**EXERCISE DIRECTIONS**
Quote every line as given.

**DATASET EXCERPT**

☆ ☆ ☆ ☆ ☆ ☆ ☆

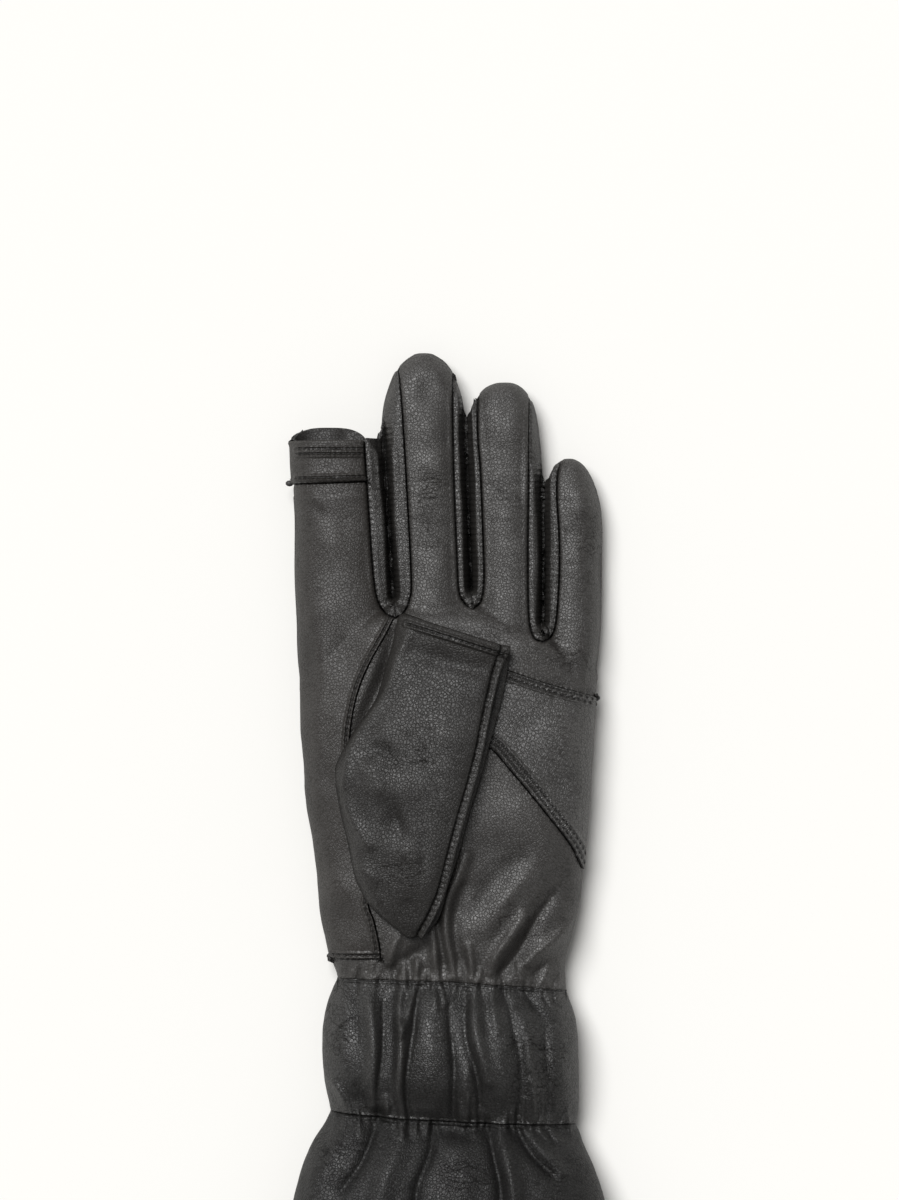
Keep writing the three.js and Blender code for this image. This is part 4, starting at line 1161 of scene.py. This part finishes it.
def leatherGrain():     # pebbles, the fine net between them, and the creases of soft hide
    group, given = makeGroup("leatherGrain", {"Position": None, "Pebbles": 1200.0, "Crease": 0.5},
                             ["Height", "Tone"])
    place = given["Position"]

    def cells(source, scale, edge):     # 0 between cells to 1 on them
        inputs = {"Vector": source, "Scale": scale}
        far = addNode(group, "ShaderNodeTexVoronoi", inputs, feature="DISTANCE_TO_EDGE")
        return ranged(far.outputs["Distance"], 0.0, edge, kind="SMOOTHSTEP")

    def warped(scale, much):            # positions pushed about, so that no cell is straight
        inputs = {0: clouds(place, scale, 3.0)["Color"], 1: (much, much, much), 2: place}
        return addNode(group, "ShaderNodeVectorMath", inputs, operation="MULTIPLY_ADD").outputs[0]

    def stretched(source, scale):
        return addNode(group, "ShaderNodeMapping", {"Vector": source, "Scale": scale}).outputs[0]

    fine, broad = warped(420.0, 0.0006), warped(170.0, 0.0042)
    pebble = cells(fine, given["Pebbles"], 0.18)
    net = cells(fine, compute("MULTIPLY", given["Pebbles"], 1.8), 0.2)
    base = compute("MULTIPLY_ADD", net, 0.3, compute("MULTIPLY", pebble, 0.7))
    longLines = cells(stretched(broad, (0.5, 1.35, 0.9)), 300.0, 0.2)
    ripple = clouds(stretched(broad, (0.3, 1.0, 0.5)), 620.0, 1.5)["Fac"]
    ridged = compute("ABSOLUTE", compute("SUBTRACT", ripple, 0.5))
    shortLines = compute("MINIMUM", compute("MULTIPLY", ridged, 14.0), 1.0)
    creases = compute("MULTIPLY_ADD", shortLines, 0.65, compute("MULTIPLY", longLines, 0.35))
    amount = compute("MULTIPLY", ranged(clouds(place, 95.0, 2.0)["Fac"], 0.4, 0.6), given["Crease"])
    dip = compute("MULTIPLY", compute("SUBTRACT", creases, 1.0), amount)
    height = compute("MULTIPLY_ADD", dip, 1.7, base)
    addNode(group, "NodeGroupOutput", {"Height": height, "Tone": ranged(height, -0.6, 1.0)})
    return group


def wearAndPaintedShade():    # lighter where the leather is rubbed at random, and on fold crests, darker in fold hollows: painted light on the crests and painted shade in the hollows
    group, given = makeGroup("wearAndPaintedShade", {"Position": None, "Crest": 0.0}, ["RubAndShade"])
    cloud = clouds(given["Position"], 55.0, 4.0, 0.6)["Fac"]
    raised = ranged(given["Crest"], -1.4, 1.8)
    rubAndShade = compute("MULTIPLY_ADD", raised, 0.6, compute("MULTIPLY", cloud, 0.5))
    addNode(group, "NodeGroupOutput", {"RubAndShade": rubAndShade})
    return group


def sewnLine():     # the sunk line of a seam or a row of stitches, and the leather gathered beside it
    group, given = makeGroup("sewnLine", {"Seam": 9.0, "Row": 9.0, "Along": 0.0, "Pitch": 1.9},
                             ["Height", "Shade"])
    seam, row = fading(given["Seam"], 0.0, 0.38), fading(given["Row"], 0.0, 0.5)
    beside = fading(compute("MINIMUM", given["Seam"], given["Row"]), 0.0, 1.5)
    puffed = compute("MULTIPLY", ranged(given["Row"], 0.2, 0.75, kind="SMOOTHSTEP"),
                     fading(given["Row"], 0.75, 1.6))
    turns = compute("DIVIDE", given["Along"], given["Pitch"])
    wave = compute("SINE", compute("MULTIPLY", turns, 2 * math.pi))
    gathered = compute("MULTIPLY", compute("MULTIPLY_ADD", wave, 0.13, 0.13), beside)
    sunk = compute("MULTIPLY_ADD", seam, -0.34, gathered)
    raised = compute("MULTIPLY_ADD", puffed, 0.42, sunk)
    # the dark line of a seam, its thread and holes with painted shade in its groove; where the input marks
    # a finger gap or a valley it is painted shade alone
    shade = compute("MULTIPLY_ADD", seam, -0.6, 1.0)
    dashed = compute("MULTIPLY", row, compute("MULTIPLY_ADD", wave, -0.22, 0.4))
    addNode(group, "NodeGroupOutput", {"Height": compute("MULTIPLY_ADD", row, -0.25, raised),
                                       "Shade": compute("SUBTRACT", shade, dashed)})
    return group


stitch = {"pitch": 1.9 * mm, "bandPitch": 1.6 * mm, "long": 1.4 * mm, "thick": 0.42 * mm}
elasticStitch = {"pitch": 2.5 * mm, "long": 1.1 * mm, "thick": 0.3 * mm}
grain, wearAndShade, sewn = leatherGrain(), wearAndPaintedShade(), sewnLine()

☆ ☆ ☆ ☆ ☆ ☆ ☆

**TASK RESPONSE**
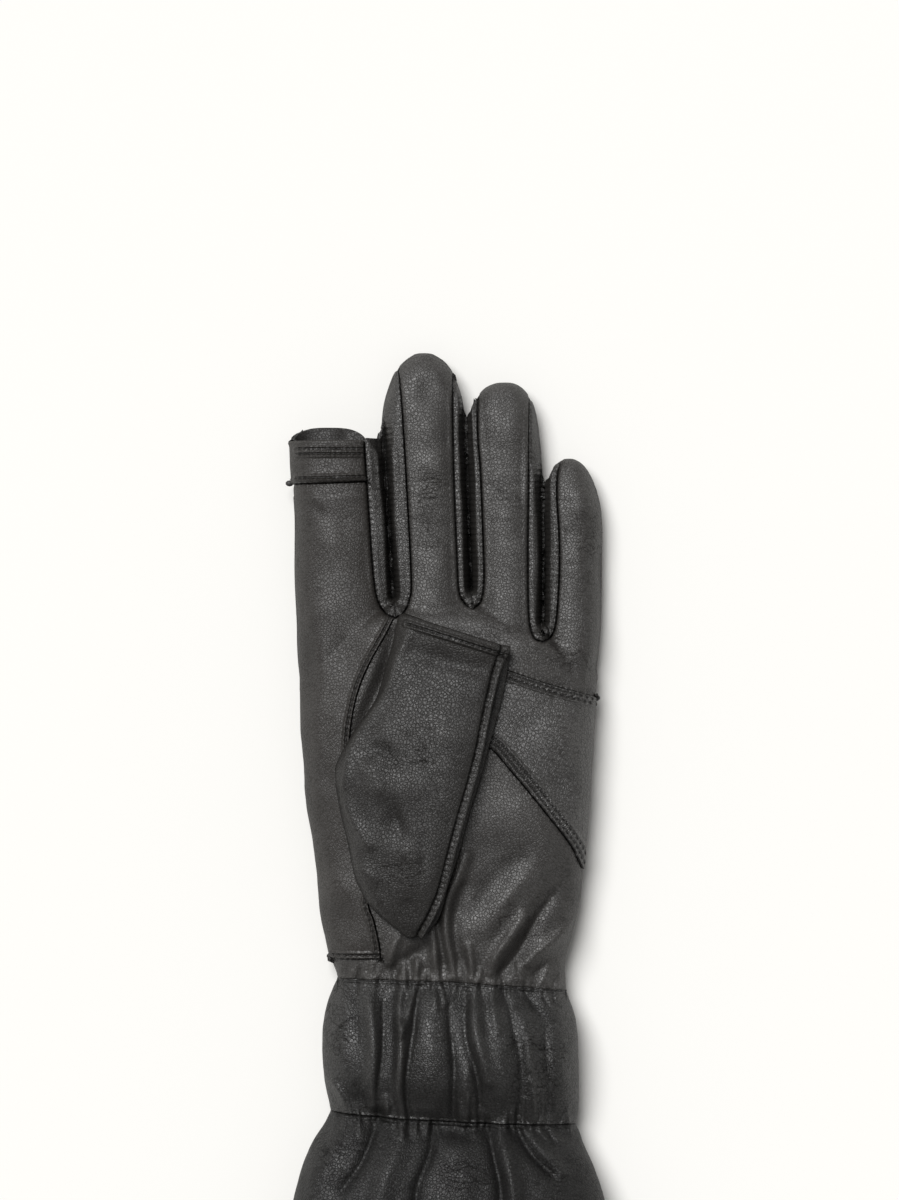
Keep writing the three.js and Blender code for this image. This is part 4, starting at line 1161 of scene.py. This part finishes it.
def leatherGrain():     # pebbles, the fine net between them, and the creases of soft hide
    group, given = makeGroup("leatherGrain", {"Position": None, "Pebbles": 1200.0, "Crease": 0.5},
                             ["Height", "Tone"])
    place = given["Position"]

    def cells(source, scale, edge):     # 0 between cells to 1 on them
        inputs = {"Vector": source, "Scale": scale}
        far = addNode(group, "ShaderNodeTexVoronoi", inputs, feature="DISTANCE_TO_EDGE")
        return ranged(far.outputs["Distance"], 0.0, edge, kind="SMOOTHSTEP")

    def warped(scale, much):            # positions pushed about, so that no cell is straight
        inputs = {0: clouds(place, scale, 3.0)["Color"], 1: (much, much, much), 2: place}
        return addNode(group, "ShaderNodeVectorMath", inputs, operation="MULTIPLY_ADD").outputs[0]

    def stretched(source, scale):
        return addNode(group, "ShaderNodeMapping", {"Vector": source, "Scale": scale}).outputs[0]

    fine, broad = warped(420.0, 0.0006), warped(170.0, 0.0042)
    pebble = cells(fine, given["Pebbles"], 0.18)
    net = cells(fine, compute("MULTIPLY", given["Pebbles"], 1.8), 0.2)
    base = compute("MULTIPLY_ADD", net, 0.3, compute("MULTIPLY", pebble, 0.7))
    longLines = cells(stretched(broad, (0.5, 1.35, 0.9)), 300.0, 0.2)
    ripple = clouds(stretched(broad, (0.3, 1.0, 0.5)), 620.0, 1.5)["Fac"]
    ridged = compute("ABSOLUTE", compute("SUBTRACT", ripple, 0.5))
    shortLines = compute("MINIMUM", compute("MULTIPLY", ridged, 14.0), 1.0)
    creases = compute("MULTIPLY_ADD", shortLines, 0.65, compute("MULTIPLY", longLines, 0.35))
    amount = compute("MULTIPLY", ranged(clouds(place, 95.0, 2.0)["Fac"], 0.4, 0.6), given["Crease"])
    dip = compute("MULTIPLY", compute("SUBTRACT", creases, 1.0), amount)
    height = compute("MULTIPLY_ADD", dip, 1.7, base)
    addNode(group, "NodeGroupOutput", {"Height": height, "Tone": ranged(height, -0.6, 1.0)})
    return group


def wearAndPaintedShade():    # lighter where the leather is rubbed at random, and on fold crests, darker in fold hollows: painted light on the crests and painted shade in the hollows
    group, given = makeGroup("wearAndPaintedShade", {"Position": None, "Crest": 0.0}, ["RubAndShade"])
    cloud = clouds(given["Position"], 55.0, 4.0, 0.6)["Fac"]
    raised = ranged(given["Crest"], -1.4, 1.8)
    rubAndShade = compute("MULTIPLY_ADD", raised, 0.6, compute("MULTIPLY", cloud, 0.5))
    addNode(group, "NodeGroupOutput", {"RubAndShade": rubAndShade})
    return group


def sewnLine():     # the sunk line of a seam or a row of stitches, and the leather gathered beside it
    group, given = makeGroup("sewnLine", {"Seam": 9.0, "Row": 9.0, "Along": 0.0, "Pitch": 1.9},
                             ["Height", "Shade"])
    seam, row = fading(given["Seam"], 0.0, 0.38), fading(given["Row"], 0.0, 0.5)
    beside = fading(compute("MINIMUM", given["Seam"], given["Row"]), 0.0, 1.5)
    puffed = compute("MULTIPLY", ranged(given["Row"], 0.2, 0.75, kind="SMOOTHSTEP"),
                     fading(given["Row"], 0.75, 1.6))
    turns = compute("DIVIDE", given["Along"], given["Pitch"])
    wave = compute("SINE", compute("MULTIPLY", turns, 2 * math.pi))
    gathered = compute("MULTIPLY", compute("MULTIPLY_ADD", wave, 0.13, 0.13), beside)
    sunk = compute("MULTIPLY_ADD", seam, -0.34, gathered)
    raised = compute("MULTIPLY_ADD", puffed, 0.42, sunk)
    # the dark line of a seam, its thread and holes with painted shade in its groove; where the input marks
    # a finger gap or a valley it is painted shade alone
    shade = compute("MULTIPLY_ADD", seam, -0.6, 1.0)
    dashed = compute("MULTIPLY", row, compute("MULTIPLY_ADD", wave, -0.22, 0.4))
    addNode(group, "NodeGroupOutput", {"Height": compute("MULTIPLY_ADD", row, -0.25, raised),
                                       "Shade": compute("SUBTRACT", shade, dashed)})
    return group


stitch = {"pitch": 1.9 * mm, "bandPitch": 1.6 * mm, "long": 1.4 * mm, "thick": 0.42 * mm}
elasticStitch = {"pitch": 2.5 * mm, "long": 1.1 * mm, "thick": 0.3 * mm}
grain, wearAndShade, sewn = leatherGrain(), wearAndPaintedShade(), sewnLine()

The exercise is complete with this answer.